Mishcon de Reya has been accused of ‘turning a blind eye’ to the source of almost £3m of ‘potentially tainted’ cash paid by a client later found to have misappropriated millions from a property investment business, according to a document filed at the High Court.
The London firm is said to have accepted 14 payments from Edward Wojakovski, who wrongfully extracted around £13m from companies in the Tonstate Group of which he was a director.
Wojakovski paid just over £2.9m to Mishcon, which briefly represented him in bitter litigation brought by the Tonstate Group – which involved his former father-in-law and co-owner of the group Arthur Matyas, who admitted also wrongfully extracting money from the group.

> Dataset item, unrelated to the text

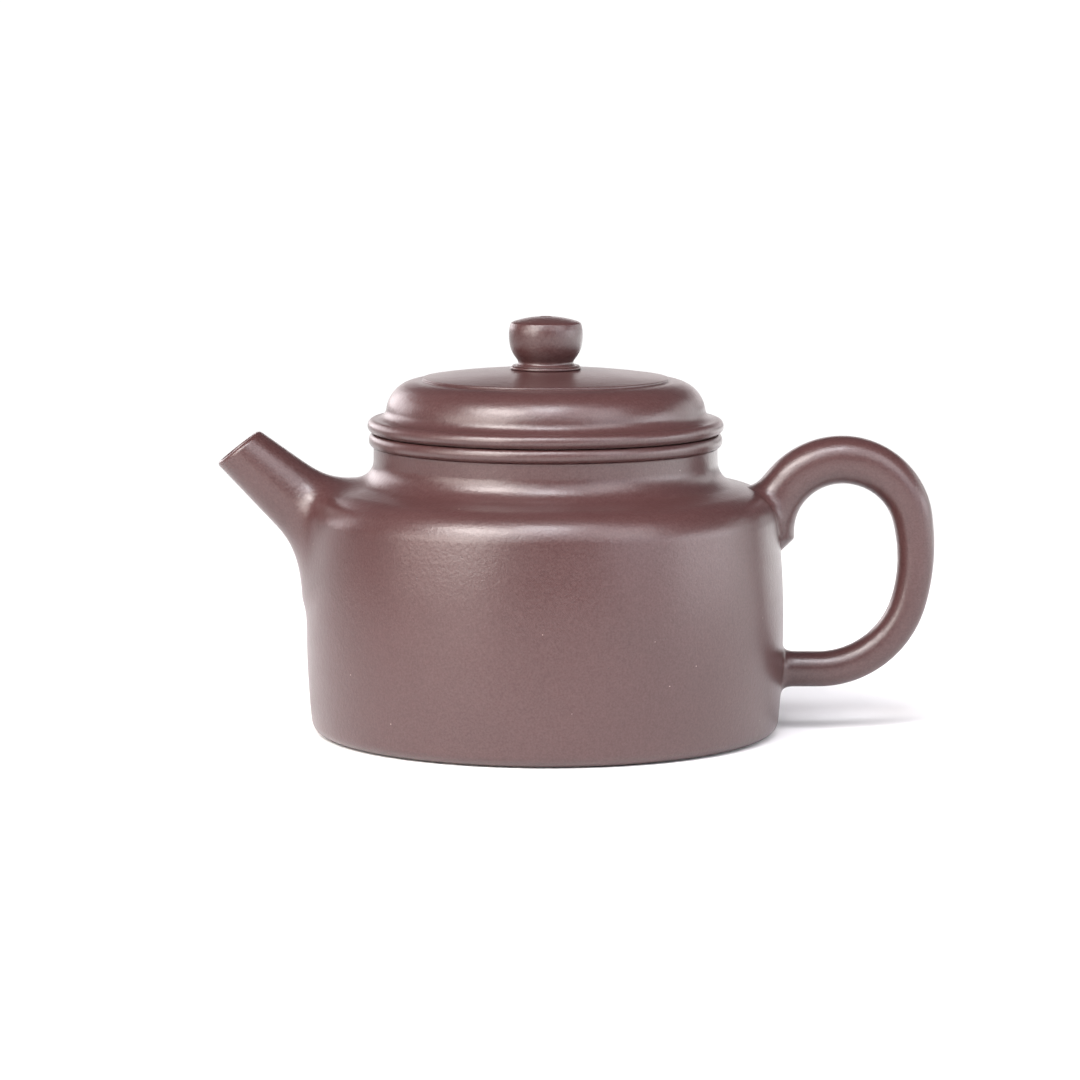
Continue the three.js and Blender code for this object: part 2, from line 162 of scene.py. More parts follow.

Eleven companies in the Tonstate Group, all now in liquidation, are suing Mishcon de Reya for the return of the payments, which they say ‘belonged in equity’ to them at the time they were made.
The claimants rely on a WhatsApp message said to have been sent by Mishcon’s former managing partner Kevin Gold to Wojakovski’s then wife in 2017. It said that money in a Bank of Singapore (BoS) account, from which Mishcon was paid, was ‘potentially tainted’. They alternatively allege that Mishcon received the payments with ‘actual and/or constructive knowledge that the … payments were or were probably the proceeds of Mr Wojakovski’s breaches of fiduciary duty’.
Mishcon does not admit that any of the payments ‘originated from the extractions [from the Tonstate Group] or their traceable proceeds’ and says the firm was instructed that ‘all the monies in the BoS Account were [Wojakovski’s] family/personal monies’.
Gold, now Mishcon’s executive chair, ‘believed what [Wojakovski] told him to be true’ and was therefore ‘satisfied on the basis of those instructions that the funds in the BoS Account could properly be applied towards Mishcon’s anticipated fees’, the firm said in its written defence. ‘Throughout the period when Mishcon was receiving the … payments, it remained [Gold’s] genuine belief and that of Mishcon’s litigation team that the BoS Account contained only [Wojakovski’s] family/personal monies,’ Mishcon added.
The claimants said in their written reply: ‘No honest and reasonable solicitor would in those circumstances have been “satisfied” (as Mr Gold claims to have been) with the self-serving, purely oral assurances of Mr Wojakovski that his Bank of Singapore account contained only family and personal monies.’
‘The inescapable inference is that Mishcon refrained from insisting upon documents [about the source of the BoS funds] because of their knowledge or suspicion of what those documents would reveal about the source of the funds being used to pay their fees,’ the claimants allege.
The claimants also rely on ‘the weaknesses of Mishcon’s customer due diligence processes and record-keeping’, said to be ‘serious shortcomings which Mishcon admitted’ to the Solicitors Regulation Authority in unrelated proceedings which led to a £232,500 fine last month.
Their solicitor Shlomo Rechtschaffen of London firm Rechtschaffen Law said it is ‘surprising that, in this circumstance, Mishcon felt it is sufficient to rely on an oral explanation from their client’. Mishcon declined to comment.